The last post focused on workshop issues; this one will have more other life issues. This was the longest workshop I’ve done in Cameroon, and my first time flying within the country. For instance, we stayed at a Benedictine monastery, so we were able to buy fresh milk, from the above and a small number of other cows on the compound.
For those looking for some perspective on the capitol city of Cameroon (where we live), here it is from the air. You can see the taller buildings and larger roads going to a center area in the top third of the above photo.
I also got a photo of our neighborhood, complete with our house, the CABTAL building, the soccer field where we get to exercise (even in isolation), and even on end of the building of our local church!
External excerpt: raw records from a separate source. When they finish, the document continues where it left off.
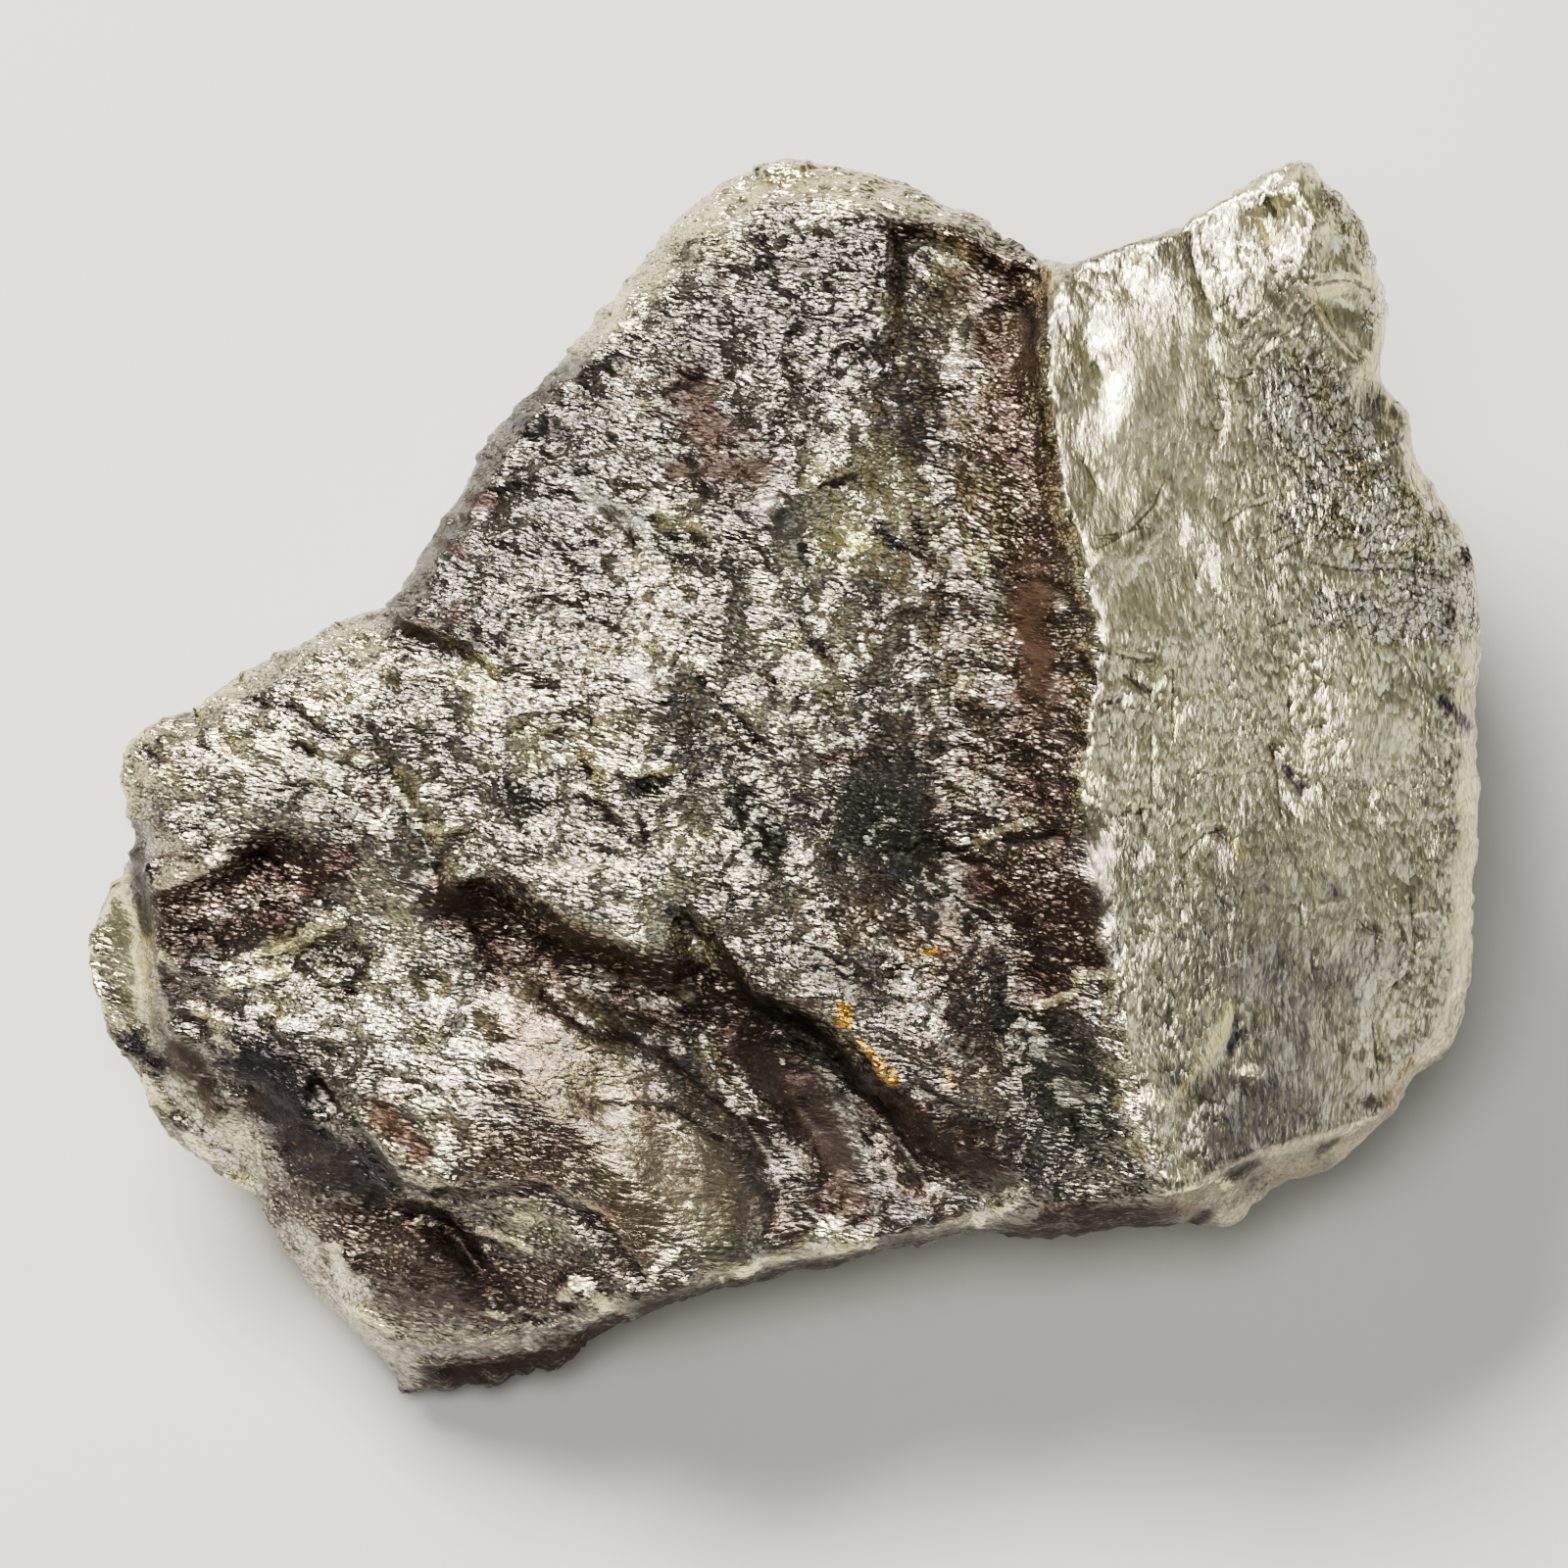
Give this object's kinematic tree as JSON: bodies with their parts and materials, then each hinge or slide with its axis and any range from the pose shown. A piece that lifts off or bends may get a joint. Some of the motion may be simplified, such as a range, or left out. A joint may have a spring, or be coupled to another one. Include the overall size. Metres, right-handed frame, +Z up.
{
  "type": "massive pyrite specimen",
  "caption": "Broken lump of massive pyrite with a ridged, stepped and hollowed metallic show face, resting on a flat fracture.",
  "frame": {"origin": "centre of the bounding box in plan, at the flat fracture that the lump rests on", "axes": "+Z up; +X to the right along the longest side; +Y to the back, where the lump is tallest; the show face looks up and a little to the front"},
  "size_m": [0.0676, 0.0572, 0.0358],
  "materials": {
    "pyrite": "metallic, silvery champagne, hackly and crinkled like foil, with brown, rust and blue tarnish in the hollows"
  },
  "bodies": {
    "root": {"pyrite_mass": "pyrite"}
  },
  "joints": []
}
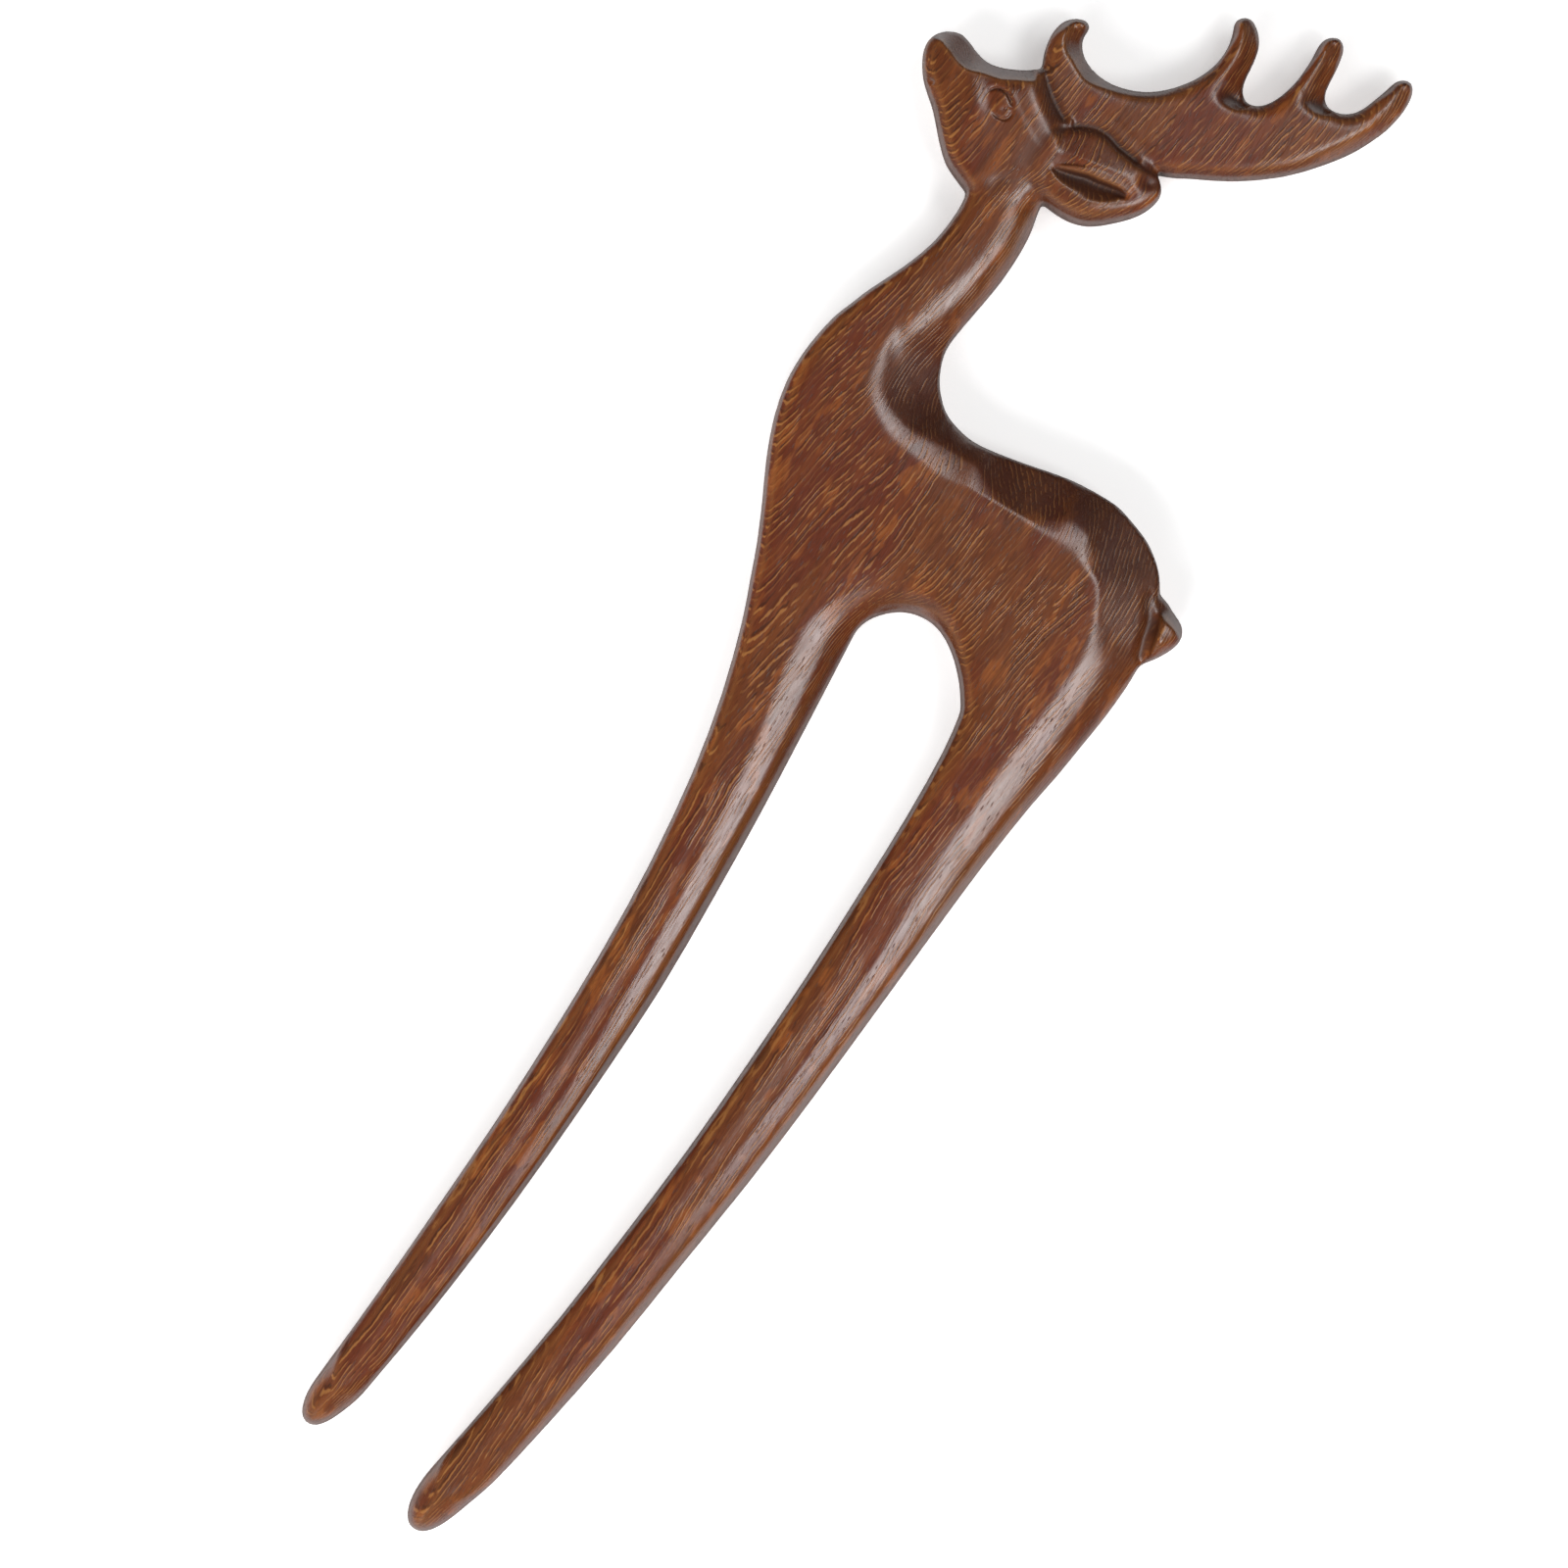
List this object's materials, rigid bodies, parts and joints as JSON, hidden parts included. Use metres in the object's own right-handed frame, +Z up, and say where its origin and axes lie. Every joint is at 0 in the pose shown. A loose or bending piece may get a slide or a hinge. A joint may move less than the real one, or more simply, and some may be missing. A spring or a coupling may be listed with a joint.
{
  "type": "hair fork",
  "caption": "Two-prong wooden hair fork carved as a standing stag, whose long legs are the prongs that hold a bun.",
  "frame": {"origin": "on the surface it lies on, under the middle of the fork's own bounding box", "axes": "+Y from the prong tips to the antler, +X from the stag's chest to its tail, +Z up through the thickness"},
  "size_m": [0.0544, 0.1792, 0.008],
  "materials": {
    "wood": "satin, oiled reddish-brown hardwood with grain along the prongs"
  },
  "bodies": {
    "root": {"deer_fork": "wood"}
  },
  "joints": []
}
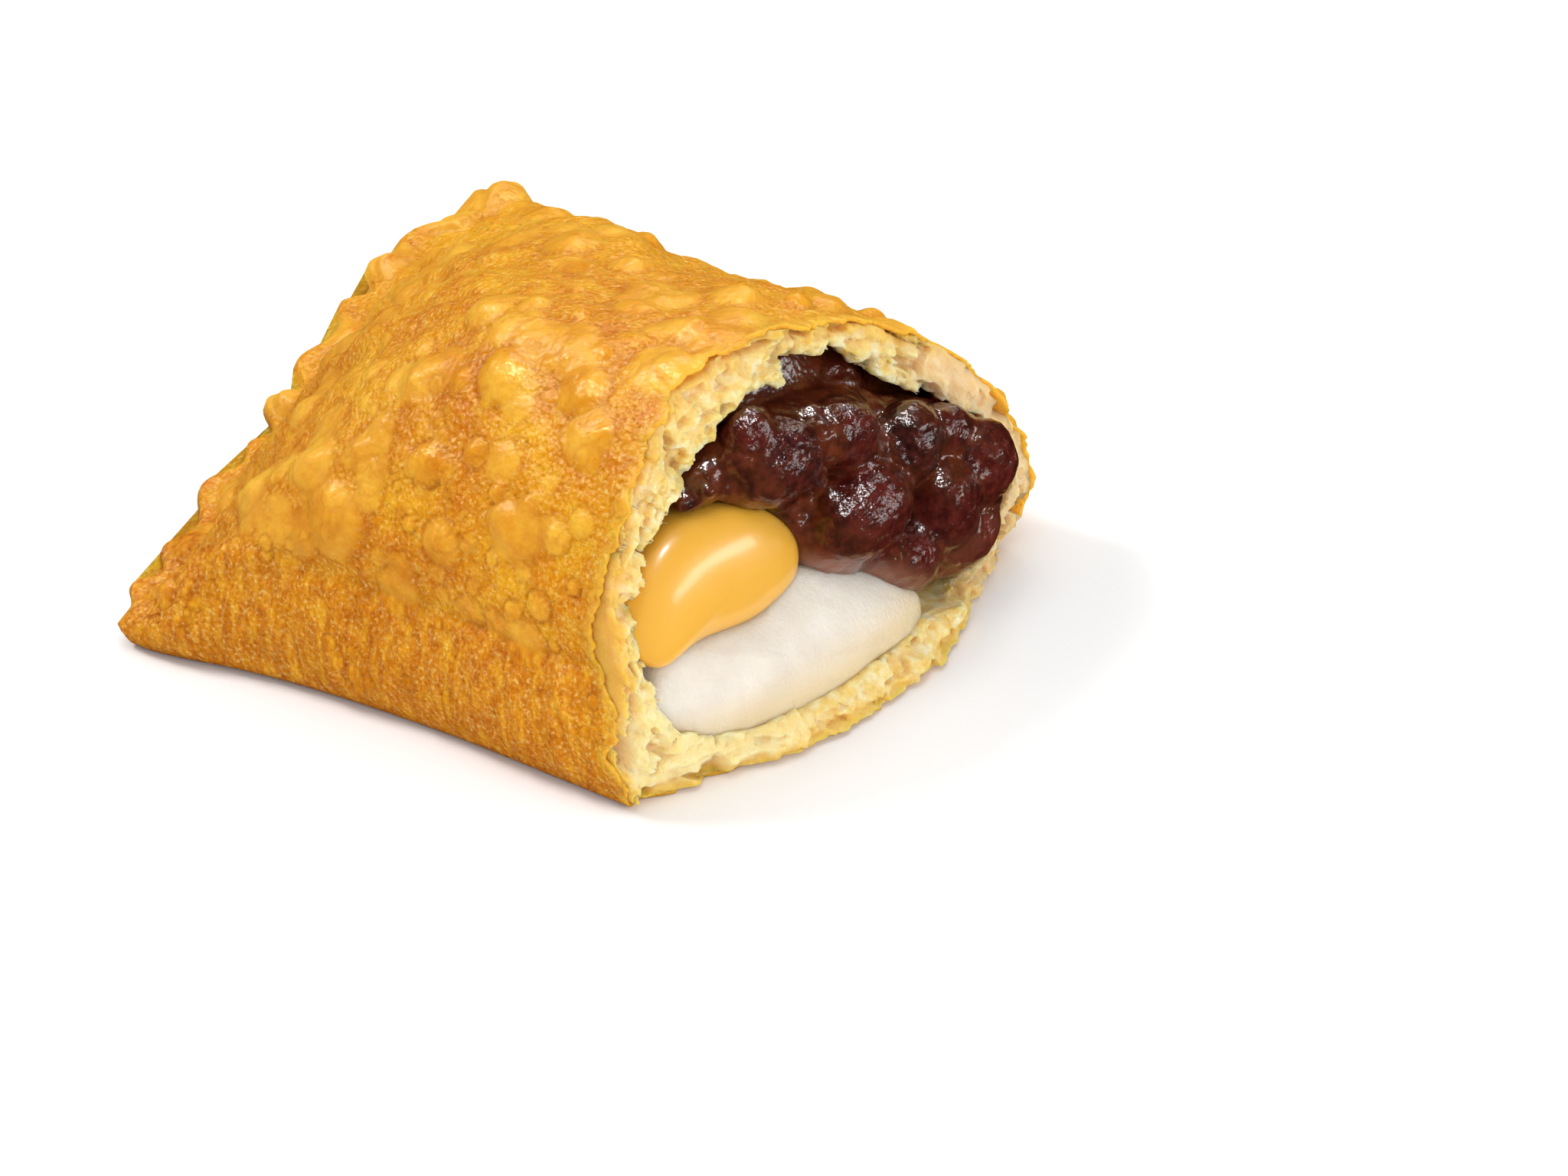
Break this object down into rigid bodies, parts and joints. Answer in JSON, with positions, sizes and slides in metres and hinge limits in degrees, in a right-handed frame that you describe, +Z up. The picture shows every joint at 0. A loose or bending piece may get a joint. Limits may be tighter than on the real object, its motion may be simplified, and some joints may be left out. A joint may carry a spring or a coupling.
{
  "type": "red bean mochi pie",
  "caption": "Torn half of a fried pie with a blistered crust and a pressed, wavy sealed end, filled with sweet whole-bean paste, soft white rice cake and yellow cream.",
  "frame": {"origin": "middle of the bounding box in plan, on the surface that the pie rests on", "axes": "+X out of the torn face and -X to the sealed end; -Y the tall folded front side, +Y the rounded back fold; +Z up"},
  "size_m": [0.0786, 0.0644, 0.0349],
  "materials": {
    "crust": "fried pastry, lightly oily, blistered",
    "red_bean_paste": "wet, syrupy whole beans",
    "mochi": "soft, slightly see-through",
    "cream": "smooth and glossy"
  },
  "bodies": {
    "root": {"crust": "crust", "red_bean_paste": "red_bean_paste", "mochi": "mochi", "cream": "cream"}
  },
  "joints": []
}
Back to the monastery, apparently this order likes to keep busy, and to make things to sell to the community. This is where they make essential oils (from lots of things, with lots of cryptic names —cinnamon was the only one I recognized):
They also have a place behind the building where we stayed, where they microbrew a beer made from locally available ingredients. But as with many places, innovation, industry, and tradition go hand in hand. They also have a talking drum prominently displayed at the monastery entrance:
I didn’t ever hear anyone play it (other than me, in the above video clip), but these drums (found across Africa) are dear to my heart. They probably make no sense to most English speakers, but when you speak a tonal language, these drums are putting out the information that you normally use to make words. So the fact that these drums are used to communicate language, which is then understood at a great distance, is a testimony to the importance of tone in these languages. Imagine you had a drum you could hit that made the ‘p’ sound, and another that could make a ‘b’ or ‘k’ sound, and you could just pound out letters (on a drum carved from a tree, no less!), and so beat out the sounds of a word. Anyway, I think it is cool that something so uniquely African exists, that recognizes the unique value of tone in African languages.